In our Gospel lesson this morning, after Simon’s mother-in-law was restored to health, “she ministered to them.” That’s the miracle of God’s compassionate design … that those who are broken and healed become healers.
There are friends in this room who this month … this very week … have been shaken by death in families, and communities, by violent murder and poverty in neighborhoods.
This week I have heard compassion in the accumulated wisdom of a grieving teenage member of this church.
This week I have witnessed the compassionate joy of sustained social practice as three members of Epworth met with city leaders about brothers and sisters evacuated from Hurricanes who are still in hotels and still very alone.
This week I have celebrated compassion in the intentional prayer disciplines of an elder of this church discerning difficult decisions.

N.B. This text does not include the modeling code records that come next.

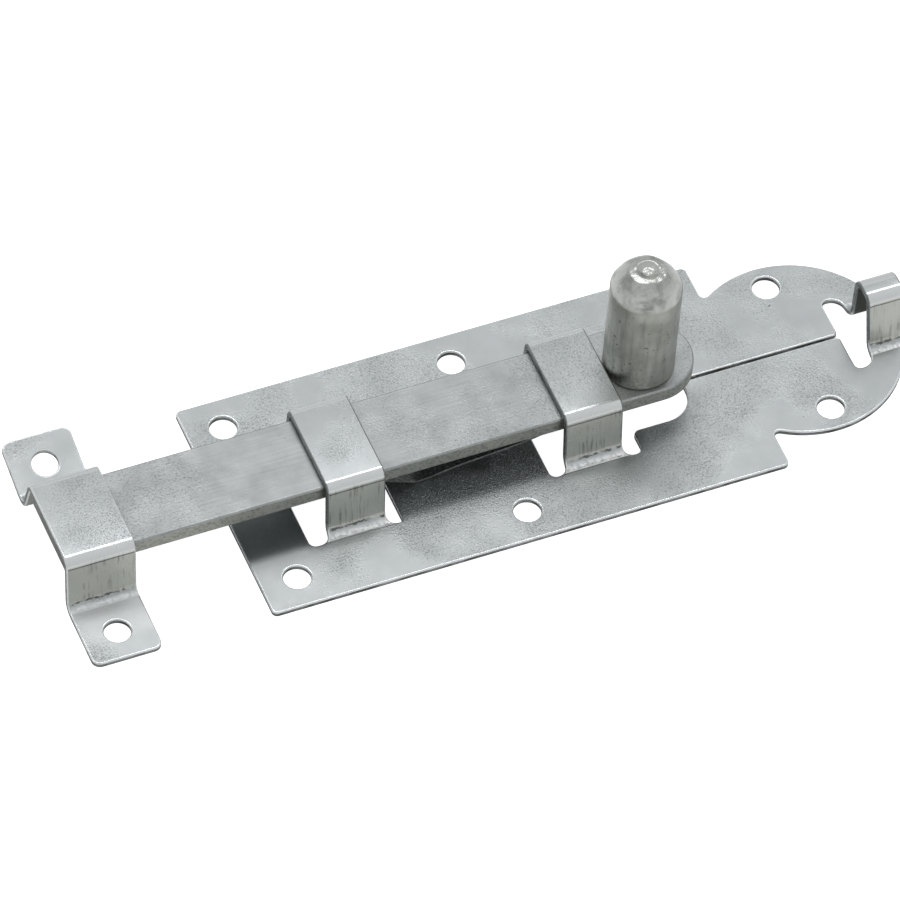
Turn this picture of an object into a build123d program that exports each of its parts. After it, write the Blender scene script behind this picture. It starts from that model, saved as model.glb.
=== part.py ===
# Sliding bolt on a pressed steel plate, with its strap keeper.
# Millimetres. X runs along the bolt towards the round head, Y across it, Z up from the mounting face.
# The origin is on the mounting face, at the centre of the four screw holes of the rectangular end.
from build123d import *

import os
from math import atan2, cos, degrees, hypot, radians, sin, sqrt, tan

os.makedirs("parts", exist_ok=True)

# Sheet that the plate and the keeper are pressed from, and how far a bent foot runs on into its flat
sheet = 1.5
lap = 0.2

# Plate outline
plate_width = 59.4
plate_length = 121.8
corner_radius = 1.3
head_radius = 23.9
head_centre_reach = 14.3
shoulder_radius = 1.2

# Screw holes
screw_hole = 6.2
hole_pitch_x = 54.0
hole_pitch_y = 44.0
hole_to_left_edge = 8.5
head_hole_pitch = 36.2
head_hole_shift = 0.5

# Bolt bar
bar_width = 20.0
bar_thickness = 4.0
bar_lift = 8.35
bar_beyond_plate = 40.7
bar_beyond_knob = 12.8

# Straps that guide the bar
strap_width = 13.6
strap_pitch = 56.0
strap_1_x = -9.7
strap_top_clearance = 0.35
strap_side_clearance = 0.45
strap_lean = 1.42
strap_top_bend = 0.6
strap_base_bend = 4.0
strap_flare = 2.3

# Openings beside the straps
relief_left_of_1 = 4.6
relief_right_of_1 = 3.3
relief_left_of_2 = 4.0
relief_right_of_2 = 4.1
relief_round = 1.6
relief_corner = 0.4
window_length = 19.7
window_width = 18.8
window_round = 7.0
lobe_round = 1.5
slit = 0.8
slit_round = 0.9

# End loop that stops the bar
loop_start_reach = 14.9
loop_width = 8.7
loop_near_top = 1.9
loop_near_lean = 3.0
loop_far_top = 2.6
loop_far_lean = 0.4
loop_near_top_bend = 1.0
loop_far_top_bend = 1.9
loop_near_base_bend = 3.5
loop_far_base_bend = 5.2
loop_relief = 4.6
loop_relief_width = 20.2
loop_relief_round = 1.4
loop_foot_round = 3.0
stop_clearance = 0.3

# Knob and its riveted shank
knob_diameter = 16.0
knob_height = 26.3
knob_cone_height = 5.7
knob_cone_bulge = 0.4
knob_face_diameter = 8.4
knob_centre_mark = 2.6
knob_mark_depth = 0.5
knob_base_chamfer = 0.3
knob_to_strap = 0.2
knob_off_centre = 0.9
shank_diameter = 6.0
shank_clearance = 0.05
rivet_head_diameter = 9.6
rivet_face_diameter = 7.6
rivet_head_height = 1.3

# Leaf spring under the bar
spring_thickness = 0.6
spring_width = 14.0
spring_to_plate = 0.3
spring_beyond_knob = 7.0
spring_flat = 9.3
spring_knee_run = 21.0
spring_knee_height = 2.95
spring_heel_run = 15.0
spring_heel_height = 1.45
spring_toe_run = 8.8
spring_toe_depth = 0.3
spring_tip_run = 9.5
spring_tip_height = 4.4
spring_flat_bend = 25.0
spring_knee_bend = 50.0
spring_heel_bend = 60.0
spring_toe_bend = 6.0

# Keeper
keeper_width = 16.0
keeper_x = -68.8
keeper_clearance = 0.3
keeper_lean = 1.42
keeper_far_lean = 3.25
keeper_far_lift = 3.3
keeper_far_tilt = 15.0
keeper_foot = 17.7
keeper_far_foot = 16.0
keeper_hole = 6.0
keeper_hole_from_end = 7.2
keeper_corner = 2.0
keeper_top_bend = 0.8
keeper_base_bend = 3.5

# Small breaks on cut edges
edge_break = 0.3

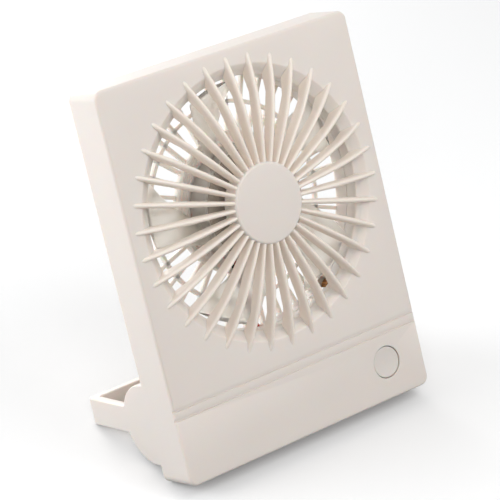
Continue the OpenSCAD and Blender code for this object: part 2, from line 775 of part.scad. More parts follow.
module battery_lead_black() color(black_color) in_use() lead([
  [cell_x - cell_len / 2 - 0.6, pivot_y, pivot_z],
  [cell_x - cell_len / 2 - 2.6, pivot_y - 1.2, pivot_z + 0.4],
  [cell_x - cell_len / 2 - 2.6, pivot_y - 6.4, pivot_z + 1.8],
  [cell_x - cell_len / 2 - 1.4, pivot_y - 9.8, pivot_z + 4.0],
  [cell_x - cell_len / 2 + 5.0, 11.0, pivot_z + 9.6],
  [-20, 10.9, pivot_z + 11.1],
  [0, 10.8, pivot_z + 11.2],
  [14, 10.5, pivot_z + 11.2],
  [21, 10.1, pivot_z + 11.1],
  [lead_pad_x, board_back + lead_r + 0.02, pivot_z + 11]
], [0.1, 0.3, 1]);

// --- switch, board and battery ------------------------------------------------------------------
module power_button() color(shell_color) in_use() difference() {
  union() {
    post([button_x, button_z], button_recess, front_wall + 0.5, button_r);
    post([button_x, button_z], front_wall + 0.3, front_wall + 1.3, button_r + 1.4);
    post([button_x, button_z], front_wall + 1.2, 3.75, 1.7);
  }
  translate([button_x, button_recess, button_z]) rotate([90, 0, 0]) rotate_extrude()
    polygon([
      [0, over], [button_r - 0.5, over],
      for (i = [0:6]) let (f = 1 - i / 6)
        [(button_r - 0.5) * f, -button_dish * (1 - f * f)]
    ]);
}

module switch_plunger() color(black_color) in_use()
  post([button_x, button_z], 3.8, 5.4, 1.6);

module tact_switch() color(steel_color) in_use() difference() {
  translate([button_x - switch_side / 2, 4.6, button_z - switch_side / 2])
    cube([switch_side, board_y - 4.6, switch_side]);
  post([button_x, button_z], 4, 5.4 + button_travel + 0.4, 1.65);
}

module circuit_board() color(board_color) in_use() difference() {
  slab(board_y, board_back) polygon(board_outline);
  for (p = board_points) post(p, board_y - over, board_back + over, small_screw_r + 0.2);
}

module control_chip() color(black_color) in_use()
  translate([chip_at[0] - chip_side / 2, board_back, chip_at[1] - chip_side / 2])
    cube([chip_side, 1, chip_side]);

module boost_choke() color(copper_color) in_use() difference() {
  post(choke_at, board_back, floor_y - 0.3, choke_r);
  post(choke_at, floor_y - 0.8, floor_y, choke_r - 1.4);
}

module usb_c_socket() color(steel_color) in_use() translate([usb_at[0], 0, usb_at[1]]) {
  difference() {
    slab(board_back, body_t - 0.1) stadium(usb_w, usb_h);
    slab(board_back + 0.8, body_t) stadium(usb_w - 0.6, usb_h - 0.6);
  }
  slab(board_back + 0.7, body_t - 0.8) square([6.7, 0.7], center = true);
}

module charge_led() color([0.9, 0.95, 0.9]) in_use()
  post(led_at, board_back, body_t - 0.1, led_r);

module battery_cell() color(cell_color) in_use() {
  pivot_bar(cell_x - cell_len / 2, cell_x + cell_len / 2, cell_r);
}

// --- stand -----------------------------------------------------------------------------------------

// Places a shape drawn with the pivot at the origin and the loop along +y.
module at_pivot()
  translate([0, pivot_y, pivot_z]) rotate([loop_rise, 0, 0]) children();

// The loop seen from above: two arms and a bar with round outer corners.
module loop_outline() difference() {
  union() {
    translate([-cheek_out, 0]) square([2 * cheek_out, loop_reach - loop_corner_r]);
    translate([-cheek_out + loop_corner_r, 0])
      square([2 * (cheek_out - loop_corner_r), loop_reach]);
    for (s = [-1, 1])
      translate([s * (cheek_out - loop_corner_r), loop_reach - loop_corner_r])
        circle(r = loop_corner_r);
  }
  translate([-cheek_in, -over]) square([2 * cheek_in, loop_reach - loop_t + over]);
}

module stand_loop() color(shell_color) difference() {
  in_use() at_pivot() difference() {
    union() {
      translate([0, 0, -loop_below]) linear_extrude(loop_above + loop_below) loop_outline();
      for (s = [-1, 1]) scale([s, 1, 1]) translate([cheek_in, 0, 0])
        rotate([0, 90, 0]) cylinder(h = loop_t, r = cheek_r);
    }
    for (s = [-1, 1]) scale([s, 1, 1]) {
      translate([cheek_in - over, 0, 0]) rotate([0, 90, 0])
        cylinder(h = loop_t - 0.6 + over, r = pin_r + pin_fit);
      stop_groove();
    }
  }
  foot_room(-loop_foot_len / 2, loop_foot_len, loop_corner_out);
}

// The arc in the cheek that the case's stop runs in while the stand folds.
module stop_groove() {
  half = stop_r + 0.3;
  spare = 8;
  translate([cheek_in - over, 0, 0]) rotate([0, 90, 0]) rotate([0, 0, 90])
    linear_extrude(stop_len + 0.4 + over) intersection() {
      difference() {
        circle(r = stop_radius + half);
        circle(r = stop_radius - half);
      }
      sector(2 * stop_radius, stop_at - loop_rise - fold_deg / 2, fold_deg + 2 * spare + 6);
    }
}

module hinge_pin(s) color(steel_color) in_use() scale([s, 1, 1])
  pivot_bar(barrel_in + 0.2, cheek_out - 0.9, pin_r);

module hinge_pin_left() hinge_pin(-1);

module hinge_pin_right() hinge_pin(1);

module friction_washer(s) color(steel_color) in_use() scale([s, 1, 1]) difference() {
  pivot_bar(washer_in, washer_in + washer_t, washer_r);
  pivot_bar(0, body_w, pin_r + 0.05);
}

module friction_washer_left() friction_washer(-1);

module friction_washer_right() friction_washer(1);

// --- feet and screws -------------------------------------------------------------------------------
module stand_foot() color(rubber_color)
  translate([-loop_foot_len / 2, loop_corner_out - 2.6, 0]) cube([loop_foot_len, 2.9, foot_t]);

module case_feet() color(rubber_color)
  for (s = [-1, 1])
    translate([s * foot_x - foot_len / 2, case_corner_y - 2.3, 0])
      cube([foot_len, 2.65, foot_t]);

module housing_screws() color(steel_color) in_use()
  for (p = housing_points) screw(p, 6, head_y, screw_r, screw_head_r, head_t);

module grille_screws() color(steel_color) in_use()
  for (a = grille_screw_at)
    screw([grille_screw_r * cos(a), fan_z + grille_screw_r * sin(a)],
          floor_y - 2.2, head_y, small_screw_r, small_head_r, head_t);

module board_screws() color(steel_color) in_use()
  for (p = board_points) screw(p, 4.4, board_back, small_screw_r, small_head_r, 1.1);

front_shell();
front_guard();
rear_shell();
rear_grille();
fan_impeller();
rotor_cup();
rotor_magnet();
motor_shaft();
shaft_bushes();
stator_core();
stator_coils();
motor_board();
motor_lead_red();
motor_lead_black();
power_button();
tact_switch();
switch_plunger();
circuit_board();
control_chip();
boost_choke();
usb_c_socket();
charge_led();
battery_cell();
battery_lead_red();
battery_lead_black();
stand_loop();
hinge_pin_left();
hinge_pin_right();
friction_washer_left();
friction_washer_right();
stand_foot();
case_feet();
housing_screws();
grille_screws();
board_screws();
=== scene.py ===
"""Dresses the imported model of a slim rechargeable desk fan, and sets its camera, light and floor.

Lengths are millimetres in the case's own frame: x to the right, y back from the front face and
z up the face, from the middle of the bottom front edge. CaseFrame turns them into the row's
metres. Angles round the fan are degrees from +x, counterclockwise as seen from the front.
"""
from __future__ import annotations

import json
import logging
import math
from dataclasses import dataclass
from enum import Enum

import bmesh
import bpy
import numpy as np
from mathutils import Matrix, Vector

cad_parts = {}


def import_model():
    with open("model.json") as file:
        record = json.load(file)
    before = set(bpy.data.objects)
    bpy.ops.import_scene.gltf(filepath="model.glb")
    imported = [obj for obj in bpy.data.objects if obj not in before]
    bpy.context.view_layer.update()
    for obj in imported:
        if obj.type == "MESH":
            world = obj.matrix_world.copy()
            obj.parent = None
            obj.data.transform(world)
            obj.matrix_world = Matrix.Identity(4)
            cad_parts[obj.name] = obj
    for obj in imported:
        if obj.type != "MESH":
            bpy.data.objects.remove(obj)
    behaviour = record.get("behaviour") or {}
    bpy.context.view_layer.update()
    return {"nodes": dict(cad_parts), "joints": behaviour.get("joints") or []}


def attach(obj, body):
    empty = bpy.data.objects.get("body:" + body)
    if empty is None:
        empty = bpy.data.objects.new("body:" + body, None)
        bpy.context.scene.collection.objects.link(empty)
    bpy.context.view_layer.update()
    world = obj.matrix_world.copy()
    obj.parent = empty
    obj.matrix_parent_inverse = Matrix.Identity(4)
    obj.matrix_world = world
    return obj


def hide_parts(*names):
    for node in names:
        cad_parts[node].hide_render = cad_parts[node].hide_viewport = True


LOG = logging.getLogger("desk_fan")
# One millimetre, in metres.
MM = 0.001
# Edges sharper than this stay crisp in the shading, in degrees.
SHARP_DEG = 32.0
# Height of the fan's axis up the face, in millimetres.
FAN_HEIGHT = 84.5


# --- the case's frame ----------------------------------------------------------------------


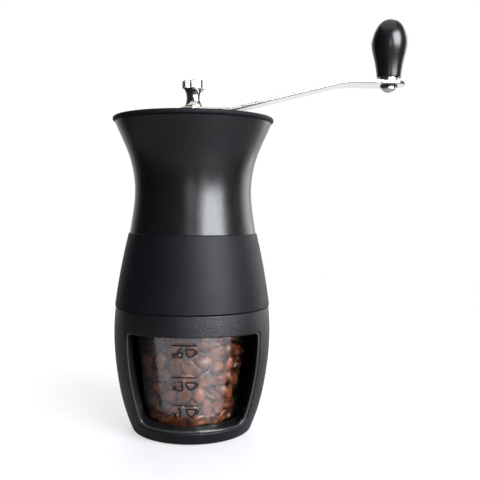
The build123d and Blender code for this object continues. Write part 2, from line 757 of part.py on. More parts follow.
with BuildPart() as knob_pin:
    seat = ARM_END_BASE - PIN_WASHER_T - FIT
    with BuildSketch(KNOB_SIDE):
        with BuildLine():
            ThreePointArc((HEAD_R, seat - 0.8), (2.5, seat - 2.15), (0, seat - HEAD_T))
            Polyline(
                (0, seat - HEAD_T),
                (0, PIN_TOP),
                (PIN_R - PIN_GROOVE, PIN_TOP),
                (PIN_R, PIN_TOP - PIN_GROOVE),
                (PIN_R, seat),
                (HEAD_R, seat),
                (HEAD_R, seat - 0.8),
            )
        make_face()
    revolve(axis=KNOB_AXIS)
    with BuildSketch(knob_level(seat - HEAD_T)):
        Rectangle(2 * HEAD_R + 2, 0.9)
    extrude(amount=1.1, mode=Mode.SUBTRACT)
    with BuildSketch(knob_level(RETAINER_BASE - FIT)):
        Circle(PIN_R + 1)
        Circle(PIN_R - PIN_GROOVE, mode=Mode.SUBTRACT)
    extrude(amount=PIN_RETAINER_T + 2 * FIT, mode=Mode.SUBTRACT)
save(knob_pin, "knob_pin")


def knob_ring(inner, outer, base, top):
    """Adds a plain ring on the knob's axis."""
    with BuildSketch(knob_level(base)) as annulus:
        Circle(outer)
        Circle(inner, mode=Mode.SUBTRACT)
    extrude(annulus.sketch, amount=top - base)


with BuildPart() as pin_washer:
    knob_ring(PIN_R + PRESS, HEAD_R + 0.5, ARM_END_BASE - PIN_WASHER_T, ARM_END_BASE)
save(pin_washer, "pin_washer")

with BuildPart() as pin_retainer:
    knob_ring(PIN_R - PIN_GROOVE + FIT, 3.6, RETAINER_BASE, RETAINER_BASE + PIN_RETAINER_T)
save(pin_retainer, "pin_retainer")

with BuildPart() as knob_spacer:
    knob_ring(PIN_R + PRESS, 5.6, ARM_END_TOP, KNOB_BASE - 0.1)
save(knob_spacer, "knob_spacer")

BORE_R = 4.1
KNOB_OUTLINE = [
    (7.0, KNOB_BASE + 1.0),
    (8.45, KNOB_BASE + 10.1),
    (KNOB_R, KNOB_BASE + 20.0),
    (8.6, KNOB_BASE + 27.5),
    (0, KNOB_TOP),
]

with BuildPart() as knob:
    with BuildSketch(KNOB_SIDE):
        with BuildLine():
            side = Spline(*KNOB_OUTLINE, tangents=[(0.1, 1), (-1, 0)])
            Polyline(
                side @ 0,
                (6.9, KNOB_BASE + 0.3),
                (6.6, KNOB_BASE),
                (BORE_R, KNOB_BASE),
                (BORE_R, PIN_TOP + 1),
                (0, PIN_TOP + 3),
                (0, KNOB_TOP),
            )
        make_face()
    revolve(axis=KNOB_AXIS)
save(knob, "knob")

with BuildPart() as knob_bush:
    knob_ring(PIN_R + RUN, BORE_R - PRESS, KNOB_BASE + 0.2, RETAINER_BASE - 0.25)
save(knob_bush, "knob_bush")

# ---- top fastening ---------------------------------------------------------------------------
NUT_WASHER_T = 0.6
NUT_BASE = ARM_HUB_TOP + NUT_WASHER_T
NUT_CAP_BASE = 192.6
NUT_CAP_R = 6.65
NUT_FLUTES = 32
NUT_FLUTE_W = 0.5

with BuildPart() as nut_washer:
    ring(SHAFT_R + 0.1, 6.3, ARM_HUB_TOP, NUT_BASE - FIT)
save(nut_washer, "nut_washer")

with BuildPart() as thumb_nut:
    with BuildSketch(Plane.XZ):
        with BuildLine():
            waist = ThreePointArc((6.1, NUT_BASE + 0.6), (4.15, 188.0), (5.9, NUT_CAP_BASE - 0.3))
            Polyline(waist @ 0, (6.1, NUT_BASE), (0, NUT_BASE), (0, NUT_TOP))
            Polyline(
                (0, NUT_TOP),
                (4.8, NUT_TOP),
                (5.5, NUT_TOP - 0.15),
                (6.25, NUT_TOP - 0.55),
                (NUT_CAP_R, NUT_TOP - 1.2),
                (NUT_CAP_R, NUT_CAP_BASE),
                waist @ 1,
            )
        make_face()
    revolve(axis=Axis.Z)
    with BuildSketch(Plane.XY.offset(NUT_CAP_BASE - 1)):
        with PolarLocations(NUT_CAP_R + 0.1, NUT_FLUTES):
            Rectangle(NUT_FLUTE_W, NUT_FLUTE_W, rotation=45)
    extrude(amount=NUT_TOP - NUT_CAP_BASE + 2, mode=Mode.SUBTRACT)
    axial_bore(STUD_R + FIT, NUT_BASE - 1, STUD_TOP + 0.5)
save(thumb_nut, "thumb_nut")
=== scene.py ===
"""Looks of the hand crank coffee grinder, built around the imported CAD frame. Metres, +Z up."""
import json
import math

import bmesh
import bpy
import numpy as np
from mathutils import Matrix, Vector

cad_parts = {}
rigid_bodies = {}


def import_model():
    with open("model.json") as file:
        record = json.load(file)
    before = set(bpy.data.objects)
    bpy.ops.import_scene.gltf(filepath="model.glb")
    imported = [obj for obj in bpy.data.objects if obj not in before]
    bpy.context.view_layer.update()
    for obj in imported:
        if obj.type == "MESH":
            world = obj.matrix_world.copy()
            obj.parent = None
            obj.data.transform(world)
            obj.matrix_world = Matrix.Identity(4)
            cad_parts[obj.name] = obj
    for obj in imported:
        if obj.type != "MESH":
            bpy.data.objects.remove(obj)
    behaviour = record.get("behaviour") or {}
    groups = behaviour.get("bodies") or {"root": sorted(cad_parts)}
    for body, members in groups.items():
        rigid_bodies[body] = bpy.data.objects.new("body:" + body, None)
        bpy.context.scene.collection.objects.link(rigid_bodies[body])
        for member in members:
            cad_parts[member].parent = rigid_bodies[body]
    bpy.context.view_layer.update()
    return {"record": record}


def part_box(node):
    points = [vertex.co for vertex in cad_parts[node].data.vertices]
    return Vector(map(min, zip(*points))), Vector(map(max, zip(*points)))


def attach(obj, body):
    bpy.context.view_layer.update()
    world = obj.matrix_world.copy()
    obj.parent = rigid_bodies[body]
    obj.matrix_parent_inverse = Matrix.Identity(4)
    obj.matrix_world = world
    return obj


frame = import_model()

MM = 0.001
SEED = 11

# ---- places taken from the frame ---------------------------------------------------------
# Corners of four nodes at rest; only the container's are needed below.
CUP_LOW, CUP_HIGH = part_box("cup_shell")
CONTAINER_LOW, CONTAINER_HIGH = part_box("clear_container")
HOPPER_LOW, HOPPER_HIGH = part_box("hopper")
KNOB_LOW, KNOB_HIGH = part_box("knob")

# The clear container is a cone: outer radius at its base and under its rim.
CONTAINER_BASE_R = 26.0 * MM
CONTAINER_TOP_R = 33.2 * MM
CONTAINER_WALL = 1.8 * MM
CONTAINER_FLOOR = 2 * MM
CONTAINER_BASE_Z = CONTAINER_LOW[2]
CONTAINER_RIM_Z = CONTAINER_HIGH[2] - 1.5 * MM


def container_r(z):
    """Outer radius of the clear container at a height."""
    share = (z - CONTAINER_BASE_Z) / (CONTAINER_RIM_Z - CONTAINER_BASE_Z)
    return CONTAINER_BASE_R + share * (CONTAINER_TOP_R - CONTAINER_BASE_R)


# ---- material helpers -----------------------------------------------------------------------
def principled(name, colour, roughness, metallic=0.0, **sockets):
    """A new material with a Principled shader; extra sockets are named as Blender names them."""
    material = bpy.data.materials.new(name)
    material.use_nodes = True
    shader = material.node_tree.nodes["Principled BSDF"]
    shader.inputs["Base Color"].default_value = (*colour, 1.0)
    shader.inputs["Roughness"].default_value = roughness
    shader.inputs["Metallic"].default_value = metallic
    for socket, value in sockets.items():
        shader.inputs[socket.replace("_", " ")].default_value = value
    return material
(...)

This week I have witnessed communion at a dinner of grieving and gratitude.
God’s compassionate design promises presence and power in every challenge.
In a Neighborhood Center in Washington, D.C. which feeds over 300 families every Saturday, one of the faithful workers is Mary Glover. Every Saturday, before serving, Mary prays this prayer: We thank you, Lord, for our lying down last night and our rising up this morning. … We thank you for the feet that are coming through this line for food today and the hands that are giving it out. We know, Lord, that you’re coming through this line today, so help us to treat you right. Yes, Lord, help us to treat you right.”* (*Joyce Hollyday)
Jesus needed prayer.
In community, at table, alone in deserted places, Jesus showed, long before neurological science, the necessity and nourishment of prayer.
In the words of the prophet Isaiah to a people in exile, “Those who wait upon the Lord shall renew their strength, they shall mount up with wings as eagles, they shall run and not be weary, they shall walk and not faint.”
We come to Christ’s table as those who have two wolves fighting within our hearts and within our world. Which one will we feed?